TASK STATEMENT >> All of the data below must be repeated exactly.

RECORDED INFORMATION >>
• • •

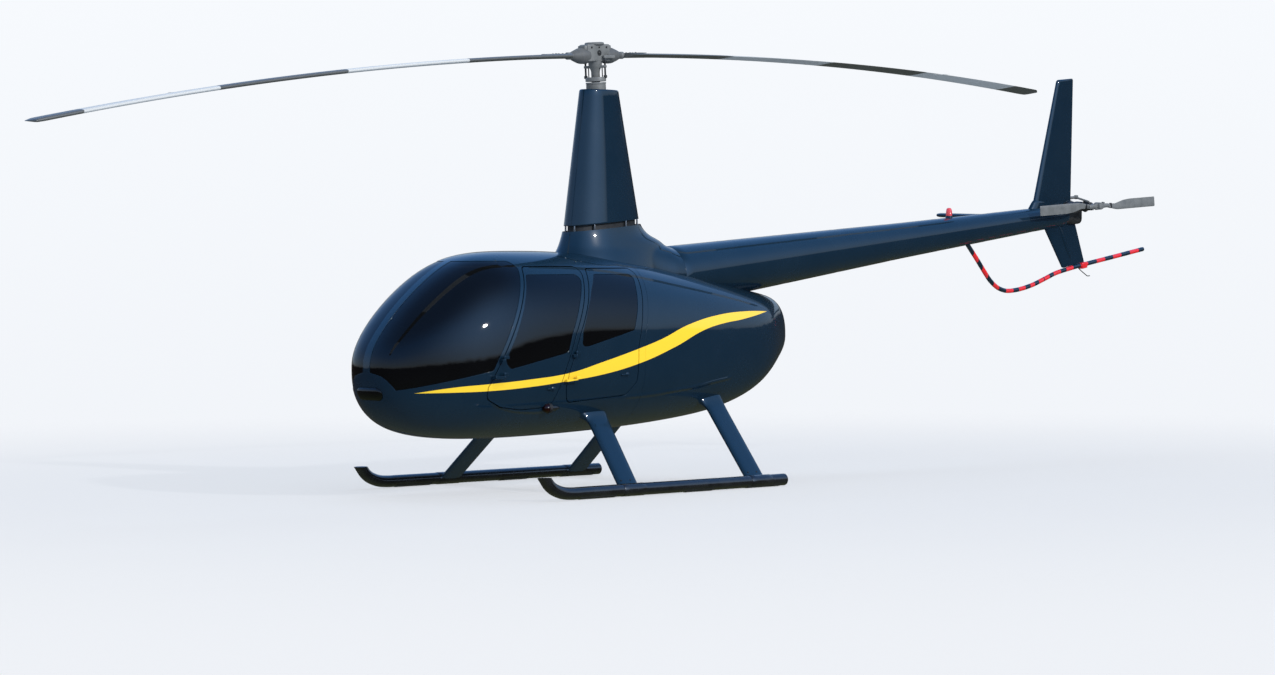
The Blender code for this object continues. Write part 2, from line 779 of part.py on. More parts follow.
def make_fin(name, root_nose, root_tail, tip_nose, tip_tail, thickness):
    """A swept fin that stands on the cone."""
    rings = []
    for nose, tail, scale in ((root_nose, root_tail, 1.0), (tip_nose, tip_tail, 0.6)):
        nose = np.array(nose)
        tail = np.array(tail)
        ring = []
        for s, h in section(1.0, thickness * scale):
            x, z = nose + (tail - nose) * s
            ring.append((x, h, z))
        rings.append(ring)
    fin = loft(name, rings, paint())
    modify(fin, "DIFFERENCE", cone_solid("cut_" + name, FIT, cutter=True))
    return modify(fin, "DIFFERENCE", gearbox_solid("cut_gearbox_" + name, FIT, cutter=True))


STABILISER_NOSE = -4.960
STABILISER_CHORD = 0.34
STABILISER_TIP = 1.010


def make_stabiliser():
    """The tailplane, on the starboard side only."""
    rings = []
    for y, z, scale in ((-0.02, 2.050, 1.0), (-STABILISER_TIP, 2.085, 0.9)):
        chord = STABILISER_CHORD * scale
        rings.append([(STABILISER_NOSE - 0.03 * (1 - scale) - s, y, z + h)
                      for s, h in section(chord, 0.040)])
    plane = loft("stabiliser", rings, paint())
    modify(plane, "DIFFERENCE", cone_solid("cut_stabiliser", FIT, cutter=True))
    return modify(plane, "DIFFERENCE", box("cut_stabiliser_port", (-6, -0.06, 1.5), (-4, 1, 2.6), cutter=True))


GEARBOX_TAIL = -5.690
GEARBOX_HALF = 0.055
GEARBOX_LOW = 1.995
GEARBOX_HIGH = 2.190


def gearbox_solid(name, grow, finish=None, cutter=False):
    """The gearbox body behind the cone, thicker by grow for its seats."""
    front = CONE[-1][0] - FIT + grow
    return box(name, (GEARBOX_TAIL - grow, -GEARBOX_HALF - grow, GEARBOX_LOW - grow),
               (front, GEARBOX_HALF + grow, GEARBOX_HIGH + grow), finish, cutter)


def make_gearbox():
    """Gearbox with the output housing towards the tail rotor."""
    x, y, z = TAIL_ROTOR
    case = gearbox_solid("tail_gearbox", 0.0, dark_metal())
    housing = rod("cut_gearbox_nose", (x, -0.045, z), (x, y - 0.075, z), 0.045, 0.035, 16, cutter=True)
    shaft = rod("cut_gearbox_shaft", (x, 0.05, z), (x, y - 0.030 - 0.0005, z), 0.016, cutter=True)
    return fuse(case, [housing, shaft])


def make_tail_rotor():
    """Hub and two blades, parked nearly level."""
    x, y, z = TAIL_ROTOR
    turn = Matrix.Rotation(TAIL_ROTOR_LEAN, 4, (0, -1, 0))
    hub = rod("tail_rotor_hub", (x, y - 0.030, z), (x, y + 0.040, z), 0.034, 0.030, 16, grey_paint())
    for side in (-1, 1):
        arm = rod(f"cut_tail_arm{side}", (0.02 * side, 0, 0), (0.135 * side, 0, 0), 0.022, 0.017, cutter=True)
        arm.data.transform(Matrix.Translation((x, y, z)) @ turn)
        fuse(hub, [arm])
    hang(hub, (x, y, z))
    for number, side in ((1, 1), (2, -1)):
        rings = []
        for reach, scale in ((0.1355, 0.55), (0.20, 1.0), (TAIL_ROTOR_RADIUS - 0.02, 1.0),
                             (TAIL_ROTOR_RADIUS, 0.8)):
            chord = TAIL_ROTOR_CHORD * scale
            rings.append([(side * reach, h, side * (chord / 2 - s)) for s, h in section(chord, 0.014)])
        blade = loft(f"tail_blade_{number}", rings, grey_paint())
        blade.data.transform(turn)
        blade.location = (x, y, z)


COWL_TOP = 1.940
FAIRING_FOOT = 1.982
FAIRING_TOP = 2.985
# The joint between the cowl and the mast fairing rises towards the tail by this much a metre
JOINT_SLOPE = 0.087
# height, reach ahead of the mast, reach behind it, half width, share of the slope
COWL_RINGS = [
    (1.550, 0.470, 0.600, 0.300, 0.0),
    (1.700, 0.400, 0.660, 0.245, 0.0),
    (1.785, 0.355, 0.695, 0.208, 0.2),
    (1.825, 0.338, 0.640, 0.195, 0.4),
    (1.866, 0.326, 0.530, 0.183, 0.6),
    (1.905, 0.315, 0.468, 0.173, 0.8),
    (COWL_TOP, 0.308, 0.438, 0.166, 1.0)]
NECK_STEP = 0.030


def plan_ring(z, fore, aft, half, slope=0.0, count=24):
    """An egg-shaped plan section round the mast, in a plane that may rise towards the tail."""
    ring = []
    for k in range(count):
        t = 2 * math.pi * (k + 0.5) / count
        x = (fore if math.cos(t) > 0 else aft) * math.cos(t)
        ring.append((x, half * math.sin(t), z - slope * x))
    return ring


def make_roof_cowl():
    """The fairing between the roof, the mast fairing and the tail cone."""
    rings = [plan_ring(z, fore, aft, half, share * JOINT_SLOPE) for z, fore, aft, half, share in COWL_RINGS]
    cowl = loft("roof_cowl", rings, paint())
    aft_rings = []
    # station, axis height, half width, half height
    for x, z, half, rise in ((-0.05, 1.66, 0.21, 0.26), (-0.25, 1.63, 0.20, 0.27), (-0.42, 1.61, 0.205, 0.27),
                             (-0.55, 1.59, 0.222, 0.255), (-0.64, 1.580, 0.236, 0.245), (-0.7197, 1.566, 0.240, 0.240)):
        turn = [2 * math.pi * (k + 0.5) / CONE_SIDES for k in range(CONE_SIDES)]
        aft_rings.append([(x, half * math.cos(t), z + rise * math.sin(t)) for t in turn])
    fuse(cowl, [loft("cut_cowl_aft", aft_rings, cutter=True)])
    return modify(cowl, "DIFFERENCE", OUTER_FIT)


# Reach ahead of the mast, reach behind it and half width, at the foot and at the top
FAIRING_PLAN = ((0.292, 0.418, 0.160), (0.137, 0.225, 0.090))


def make_mast_fairing():
    """The tall tapered fairing, on a narrower neck that stands on the roof cowl."""
    foot, top = np.array(FAIRING_PLAN)
    rings = []
    for share in (0.0, 0.08, 0.5, 0.97, 1.0):
        z = FAIRING_FOOT + (FAIRING_TOP - FAIRING_FOOT) * share
        rings.append(plan_ring(z, *(foot + (top - foot) * share), JOINT_SLOPE * (1 - share)))
    fairing = loft("mast_fairing", rings, paint())
    neck = [plan_ring(z, *(foot - NECK_STEP), JOINT_SLOPE) for z in (COWL_TOP + FIT, FAIRING_FOOT + 0.02)]
    return fuse(fairing, [loft("cut_fairing_neck", neck, cutter=True)])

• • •

FINAL RESULT >>
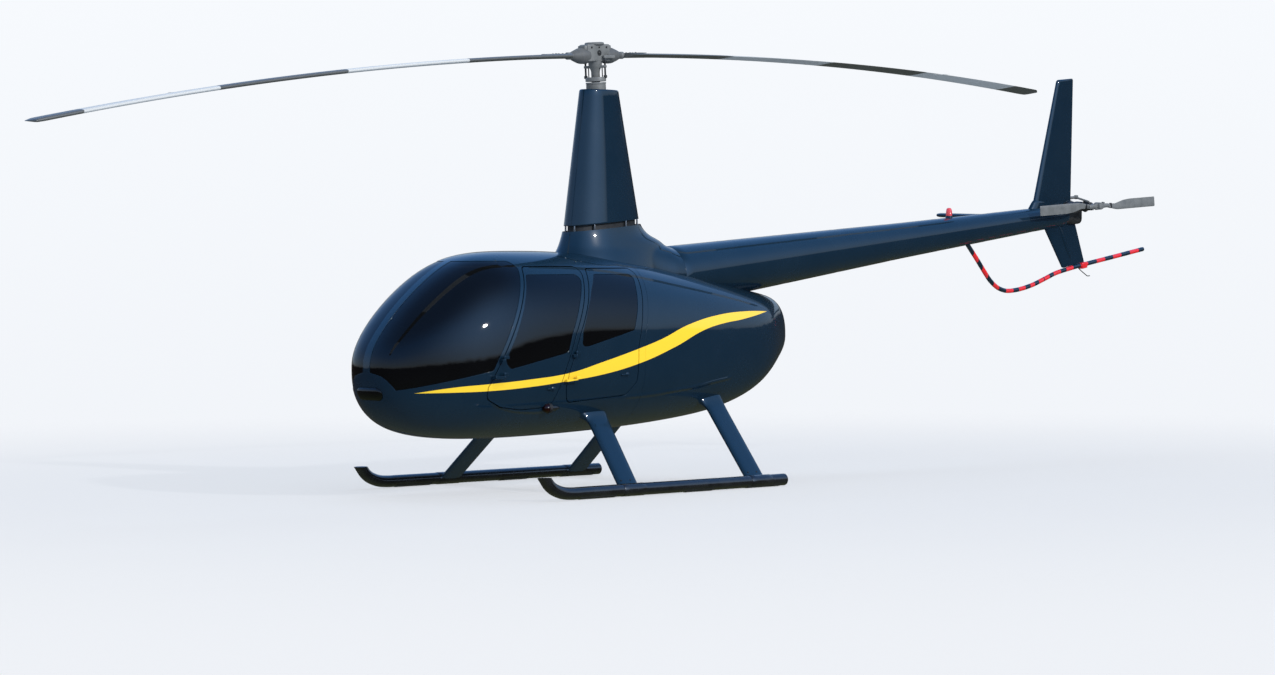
The Blender code for this object continues. Write part 2, from line 779 of part.py on. More parts follow.
def make_fin(name, root_nose, root_tail, tip_nose, tip_tail, thickness):
    """A swept fin that stands on the cone."""
    rings = []
    for nose, tail, scale in ((root_nose, root_tail, 1.0), (tip_nose, tip_tail, 0.6)):
        nose = np.array(nose)
        tail = np.array(tail)
        ring = []
        for s, h in section(1.0, thickness * scale):
            x, z = nose + (tail - nose) * s
            ring.append((x, h, z))
        rings.append(ring)
    fin = loft(name, rings, paint())
    modify(fin, "DIFFERENCE", cone_solid("cut_" + name, FIT, cutter=True))
    return modify(fin, "DIFFERENCE", gearbox_solid("cut_gearbox_" + name, FIT, cutter=True))


STABILISER_NOSE = -4.960
STABILISER_CHORD = 0.34
STABILISER_TIP = 1.010


def make_stabiliser():
    """The tailplane, on the starboard side only."""
    rings = []
    for y, z, scale in ((-0.02, 2.050, 1.0), (-STABILISER_TIP, 2.085, 0.9)):
        chord = STABILISER_CHORD * scale
        rings.append([(STABILISER_NOSE - 0.03 * (1 - scale) - s, y, z + h)
                      for s, h in section(chord, 0.040)])
    plane = loft("stabiliser", rings, paint())
    modify(plane, "DIFFERENCE", cone_solid("cut_stabiliser", FIT, cutter=True))
    return modify(plane, "DIFFERENCE", box("cut_stabiliser_port", (-6, -0.06, 1.5), (-4, 1, 2.6), cutter=True))


GEARBOX_TAIL = -5.690
GEARBOX_HALF = 0.055
GEARBOX_LOW = 1.995
GEARBOX_HIGH = 2.190


def gearbox_solid(name, grow, finish=None, cutter=False):
    """The gearbox body behind the cone, thicker by grow for its seats."""
    front = CONE[-1][0] - FIT + grow
    return box(name, (GEARBOX_TAIL - grow, -GEARBOX_HALF - grow, GEARBOX_LOW - grow),
               (front, GEARBOX_HALF + grow, GEARBOX_HIGH + grow), finish, cutter)


def make_gearbox():
    """Gearbox with the output housing towards the tail rotor."""
    x, y, z = TAIL_ROTOR
    case = gearbox_solid("tail_gearbox", 0.0, dark_metal())
    housing = rod("cut_gearbox_nose", (x, -0.045, z), (x, y - 0.075, z), 0.045, 0.035, 16, cutter=True)
    shaft = rod("cut_gearbox_shaft", (x, 0.05, z), (x, y - 0.030 - 0.0005, z), 0.016, cutter=True)
    return fuse(case, [housing, shaft])


def make_tail_rotor():
    """Hub and two blades, parked nearly level."""
    x, y, z = TAIL_ROTOR
    turn = Matrix.Rotation(TAIL_ROTOR_LEAN, 4, (0, -1, 0))
    hub = rod("tail_rotor_hub", (x, y - 0.030, z), (x, y + 0.040, z), 0.034, 0.030, 16, grey_paint())
    for side in (-1, 1):
        arm = rod(f"cut_tail_arm{side}", (0.02 * side, 0, 0), (0.135 * side, 0, 0), 0.022, 0.017, cutter=True)
        arm.data.transform(Matrix.Translation((x, y, z)) @ turn)
        fuse(hub, [arm])
    hang(hub, (x, y, z))
    for number, side in ((1, 1), (2, -1)):
        rings = []
        for reach, scale in ((0.1355, 0.55), (0.20, 1.0), (TAIL_ROTOR_RADIUS - 0.02, 1.0),
                             (TAIL_ROTOR_RADIUS, 0.8)):
            chord = TAIL_ROTOR_CHORD * scale
            rings.append([(side * reach, h, side * (chord / 2 - s)) for s, h in section(chord, 0.014)])
        blade = loft(f"tail_blade_{number}", rings, grey_paint())
        blade.data.transform(turn)
        blade.location = (x, y, z)


COWL_TOP = 1.940
FAIRING_FOOT = 1.982
FAIRING_TOP = 2.985
# The joint between the cowl and the mast fairing rises towards the tail by this much a metre
JOINT_SLOPE = 0.087
# height, reach ahead of the mast, reach behind it, half width, share of the slope
COWL_RINGS = [
    (1.550, 0.470, 0.600, 0.300, 0.0),
    (1.700, 0.400, 0.660, 0.245, 0.0),
    (1.785, 0.355, 0.695, 0.208, 0.2),
    (1.825, 0.338, 0.640, 0.195, 0.4),
    (1.866, 0.326, 0.530, 0.183, 0.6),
    (1.905, 0.315, 0.468, 0.173, 0.8),
    (COWL_TOP, 0.308, 0.438, 0.166, 1.0)]
NECK_STEP = 0.030


def plan_ring(z, fore, aft, half, slope=0.0, count=24):
    """An egg-shaped plan section round the mast, in a plane that may rise towards the tail."""
    ring = []
    for k in range(count):
        t = 2 * math.pi * (k + 0.5) / count
        x = (fore if math.cos(t) > 0 else aft) * math.cos(t)
        ring.append((x, half * math.sin(t), z - slope * x))
    return ring


def make_roof_cowl():
    """The fairing between the roof, the mast fairing and the tail cone."""
    rings = [plan_ring(z, fore, aft, half, share * JOINT_SLOPE) for z, fore, aft, half, share in COWL_RINGS]
    cowl = loft("roof_cowl", rings, paint())
    aft_rings = []
    # station, axis height, half width, half height
    for x, z, half, rise in ((-0.05, 1.66, 0.21, 0.26), (-0.25, 1.63, 0.20, 0.27), (-0.42, 1.61, 0.205, 0.27),
                             (-0.55, 1.59, 0.222, 0.255), (-0.64, 1.580, 0.236, 0.245), (-0.7197, 1.566, 0.240, 0.240)):
        turn = [2 * math.pi * (k + 0.5) / CONE_SIDES for k in range(CONE_SIDES)]
        aft_rings.append([(x, half * math.cos(t), z + rise * math.sin(t)) for t in turn])
    fuse(cowl, [loft("cut_cowl_aft", aft_rings, cutter=True)])
    return modify(cowl, "DIFFERENCE", OUTER_FIT)


# Reach ahead of the mast, reach behind it and half width, at the foot and at the top
FAIRING_PLAN = ((0.292, 0.418, 0.160), (0.137, 0.225, 0.090))


def make_mast_fairing():
    """The tall tapered fairing, on a narrower neck that stands on the roof cowl."""
    foot, top = np.array(FAIRING_PLAN)
    rings = []
    for share in (0.0, 0.08, 0.5, 0.97, 1.0):
        z = FAIRING_FOOT + (FAIRING_TOP - FAIRING_FOOT) * share
        rings.append(plan_ring(z, *(foot + (top - foot) * share), JOINT_SLOPE * (1 - share)))
    fairing = loft("mast_fairing", rings, paint())
    neck = [plan_ring(z, *(foot - NECK_STEP), JOINT_SLOPE) for z in (COWL_TOP + FIT, FAIRING_FOOT + 0.02)]
    return fuse(fairing, [loft("cut_fairing_neck", neck, cutter=True)])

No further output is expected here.